Este soneto dá-nos a posição espiritual do Poeta perante a sua experiência do termo próximo da existência, que avistava “já num ângulo da estrada”. Diz-nos que exalaria o derradeiro suspiro eutanasicamente, isto é, sem sofrimento, mas não aponta nem sugere a razão porque acolheria a Morte como “libertadora”, em cujo “seio inalterável” dormiria “na comunhão da paz universal”, que é a segunda condição da eutanásia, segundo Proudhon. Confessa que “cuida perceber a linguagem” da Morte, mas não expressa uma só palavra que desvende com clareza o que tinha na mente; é legítimo, porém, admitir que a razão em virtude da qual os Sonetos que têm a morte por tema  “não são um paradoxo”, se encontra na conceção da imanência, trave-mestra da fundamentação filosófica do Programa para os trabalhos da geração nova em que por então trabalhava, e na necessidade metafísica do termo da existência dos seres limitados, que as duas páginas do Ensino sobre as bases filosóficas da Moral, ou Filosofia da Liberdade, que têm por título “Filosofia da Morte” e “A Metafísica da Morte”, procuram justificar.

Como boa parte dos homens da sua idade, Antero foi convictamente programático. Teve por sem dúvida que a injustiça social e a desorganização pública procediam fundamentalmente de uma crise mental, pelo que, consequentemente, o restabelecimento da ordem devia iniciar-se no plano da inteligência para se rematar no da atividade político-social.

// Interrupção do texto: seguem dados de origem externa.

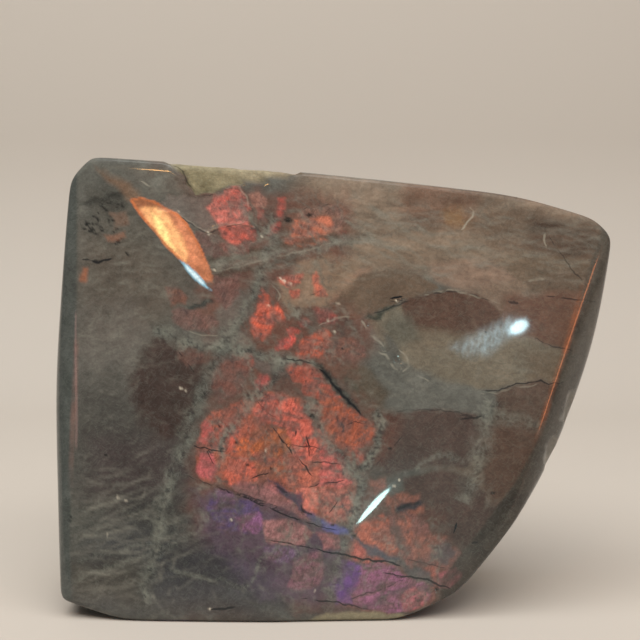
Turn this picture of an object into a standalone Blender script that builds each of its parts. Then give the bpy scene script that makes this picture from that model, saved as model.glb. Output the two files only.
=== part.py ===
"""A polished labradorite freeform that stands on its own flat base.

A lapidary makes such a stone by grinding a raw chunk against a flat wheel, one flat after
another, and then easing the edges by hand. Each flat is called a lap here. The script
works the same way: a lap is a plane, the body is everything that lies inside every lap,
and a soft maximum over the laps rounds the edges where two of them meet. What the wheel
never reached is then cut in: the natural skin on the top edge, the cleavage ledges on the
upper back, and the chips along the edges.

Frame: metres, +Z up, +X to the right of someone who looks at the polished front, which
faces -Y. The origin is the middle of the stone's footprint box, on the surface it rests on.
"""

import math

import bmesh
import bpy
import numpy as np
from mathutils import Vector, noise

MM = 0.001

# Overall reach of the stone, from the origin
LEFT_REACH = 78 * MM
RIGHT_REACH = 80 * MM
FOOT_RIGHT = 30 * MM
LEFT_HEIGHT = 125 * MM
RIGHT_HEIGHT = 106 * MM
BASE_FRONT = -25 * MM
BASE_BACK = 22 * MM

# Laps: the front leans back, and the back overhangs its foot a little
FRONT_LEAN = 12.0
BACK_LEAN = -2.0
FRONT_CROWN_RADIUS = 1300 * MM
BACK_CROWN_RADIUS = 500 * MM
EDGE_SOFTNESS = 0.8 * MM

# The point inside the stone that its surface is measured from
HEART = np.array([0.0, 5 * MM, 60 * MM])

# Folds: low ridges where the wheel changed its angle on the front, from (x, z) to (x, z).
# The surface falls away on the right of the way from start to end.
CORNER_RIDGE_START = (-66 * MM, 122 * MM)
CORNER_RIDGE_END = (-32 * MM, 86 * MM)
CORNER_RIDGE_ANGLE = 9.0
CORNER_RIDGE_REACH = 13 * MM
LOW_RIDGE_START = (6 * MM, 24 * MM)
LOW_RIDGE_END = (24 * MM, 43 * MM)
LOW_RIDGE_ANGLE = 6.0
LOW_RIDGE_REACH = 16 * MM
RIDGE_ROUNDING = 0.9 * MM
RIDGE_FADE = 9 * MM

# Natural skin that the wheel left on the top edge, as its ragged outline on the front
SKIN_OUTLINE = [
    (-48 * MM, 128 * MM), (-46 * MM, 121.5 * MM), (-43 * MM, 120.5 * MM),
    (-42 * MM, 117.5 * MM), (-39.5 * MM, 114.5 * MM), (-32.5 * MM, 115 * MM),
    (-30.5 * MM, 116.5 * MM), (-20 * MM, 118.5 * MM), (-8 * MM, 119.5 * MM),
    (-4 * MM, 128 * MM),
]
SKIN_DEPTH = 0.7 * MM
SKIN_RIM = 0.8 * MM
SKIN_BACK_EDGE = 22 * MM
SKIN_BACK_FADE = 8 * MM
SKIN_BUMP = 0.35 * MM
SKIN_BUMP_SIZE = 3.5 * MM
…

Não tem outra origem o programatismo de Teófilo Braga, que encontrou no Positivismo as bases da reorganização mental e política, assim como o de Oliveira Martins, que não hesitou em traçar o programa da revolução socialista, de olhos postos num Estado essencialmente regulamentador e administrativo, e o de Antero, que por 1871 começou “a trabalhar seriamente” no Programa para os trabalhos da geração nova.

“Caso novo na literatura portuguesa”, o Programa dividia-se em três partes, sendo a primeira destinada às Ideias, “que é uma espécie de Filosofia da Revolução”, e a segunda e terceira, às Instituições e aos Sentimentos, constituindo as “aplicações dos princípios estabelecidos”.

“Que bela coisa, meu caro, escrevia a Oliveira Martins (7-7(?)-1871), não seria, com efeito, ter dado o íntimo pensamento da Revolução em meia dúzia de ideias, claras, ligadas entre si e de que tudo naturalmente se deduzisse!”

Nesta “meia dúzia de ideias” era trave-mestra a conceção da imanência, ou mais propriamente, “a evolução histórica da Transcendência para a Imanência [que] já vai sendo para mim uma espécie de ideia fixa; quase não posso ler nem pensar senão sobre este assunto”. O porquê desta evolução era “abstrato”, residindo, a seu ver, “na evolução físico-metafísica efetuada desde Platão até à Renascença”. O “ponto” consistia em saber se “o espírito antigo, representado no que tinha de mais alto, as suas escolas filosóficas, [podia] constituir uma filosofia positiva, isto é, dar uma solução positiva à metafísica e cosmogonia, estabelecendo, por conseguinte, o ponto de vista da Imanência.

“Se sim, então é certo que só causas externas à íntima evolução do pensamento antigo (Oriente, Bárbaros) puderam perturbar o curso normal desse desenvolvimento, e que o Cristianismo e Idade Média se devem considerar fortuitos.

“Se não, devemos concluir que, dum modo ou de outro, um Cristianismo, uma Ultratranscendência, e por conseguinte, uma Idade Média eram necessários, eram fases lógicas da Evolução.

“Se uma filosofia positiva não era ainda possível, então a filosofia devia inclinar cada vez mais para o misticismo, e auxiliar assim o movimento da recrudescência religiosa das massas, temperando-o, espiritualizando-o, metafisicando-o, mas dando-lhe força e extensão pasmosas. Isto foi o que aconteceu: e eu sustento que devia acontecer, porque não vejo na ciência nem na metafísica antiga um único elemento sério de filosofia positiva”.